Supporting Research into Superconducting Circuits and Qubits

The Gas Handling System is a key component of the dilution refrigerator measurement system, managing helium gas circulation throughout the system.

Announced earlier this year at the APS March Meeting, Bluefors’ new Gas Handling System Generation 2 features advanced industrial solutions to improve the automation of our systems, introduce class-leading safety features, and further increase the reliability of our systems. It features an all-new Control Software, which provides unprecedented ease-of-use and enables next-level control over the system.
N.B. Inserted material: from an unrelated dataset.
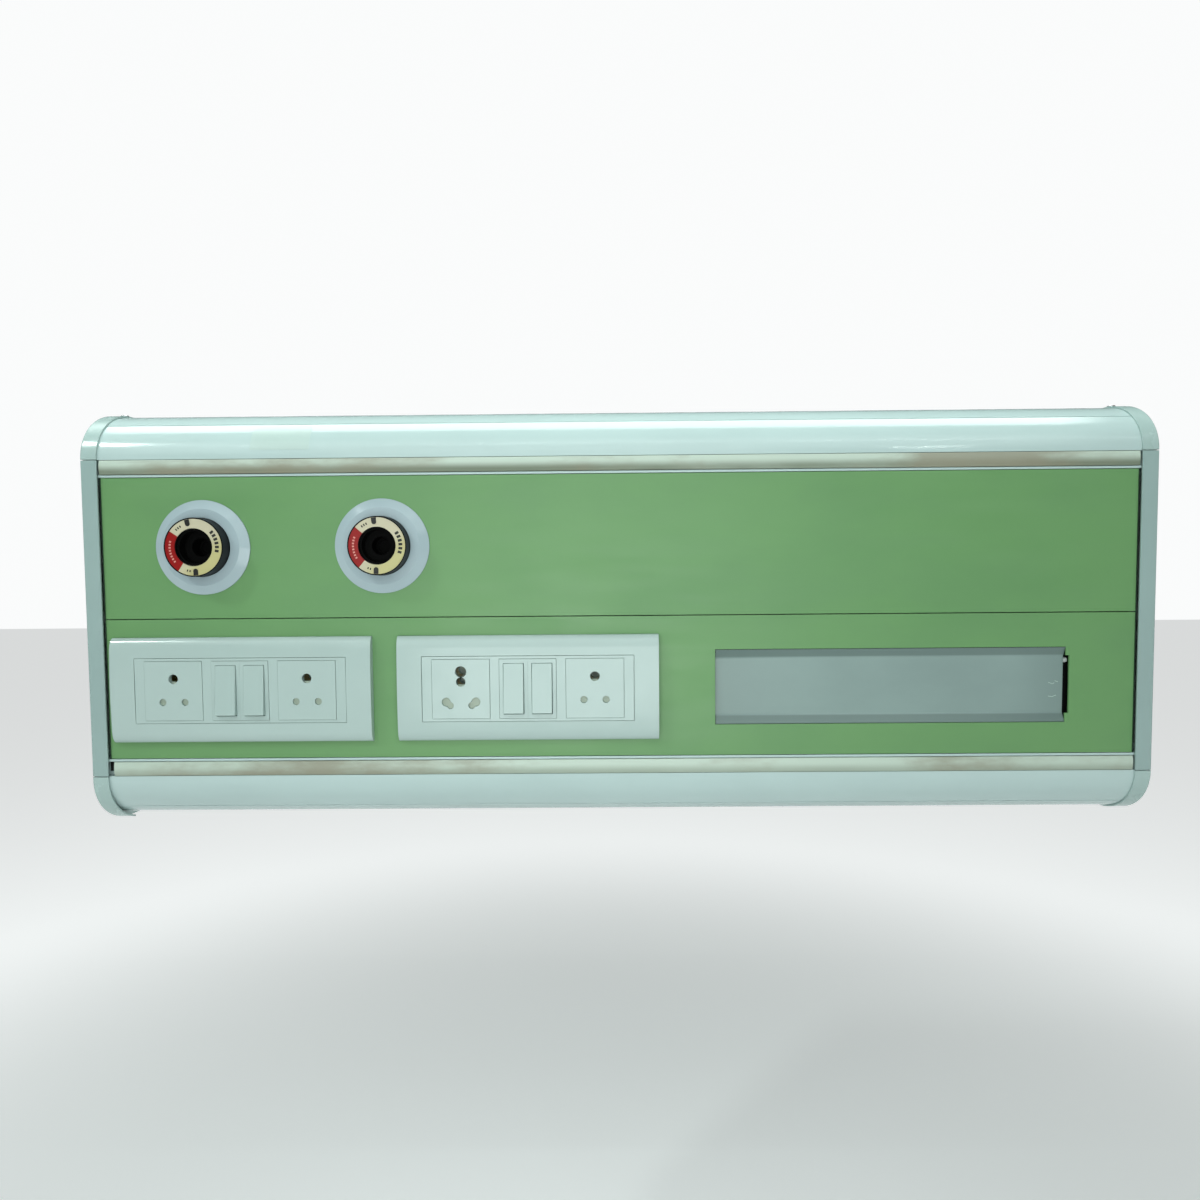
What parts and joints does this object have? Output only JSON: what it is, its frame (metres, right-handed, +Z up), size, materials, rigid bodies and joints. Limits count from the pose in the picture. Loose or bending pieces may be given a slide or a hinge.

The new XLDsl systems installed at the Niels Bohr Institute were the first ones shipped to feature this next generation system. The new systems will be used in the Superconducting Quantum Information Devices Lab headed by Morten Kjaergaard, Associate Professor of Quantum Information Physics, and principal investigator.

When asked about why they chose Bluefors systems for their lab, Kjaergaard says: “The Bluefors systems are crucial for highly reliable, trusted and benchmarked cryogenic systems that are absolutely central for our ability to do state-of-the-art research within superconducting quantum information physics.”

Rapidly Advancing Field

Research in quantum information science and technology has advanced considerably in recent years, with the field advancing towards more complex quantum information systems.

“Quantum devices have reached a level of maturity where we can study both the physics of the device itself, but also the physics of the quantum information that can be stored in such devices. This era of quantum information physics has already brought with it an enormous amount of new insight from both academic and industrial researchers,” Morten Kjaergaard explains.

Copenhagen has become one of the key quantum ecosystems in the world. With a rich network of organizations supporting the development of the field, and key research institutions like the Niels Bohr Institute of the University of Copenhagen, the city is at the forefront of quantum technology.

“Bluefors and University of Copenhagen have an opportunity to work together to support the rapidly growing quantum ecosystem in and around Copenhagen, supported by a number of large governmental and foundation-based investments in quantum technology,” Kjaergaard continues. We are proud to have our first Gen. 2 systems in operation at University of Copenhagen and wish the Superconducting Quantum Information Devices Lab success with their experiments conducted using the new systems.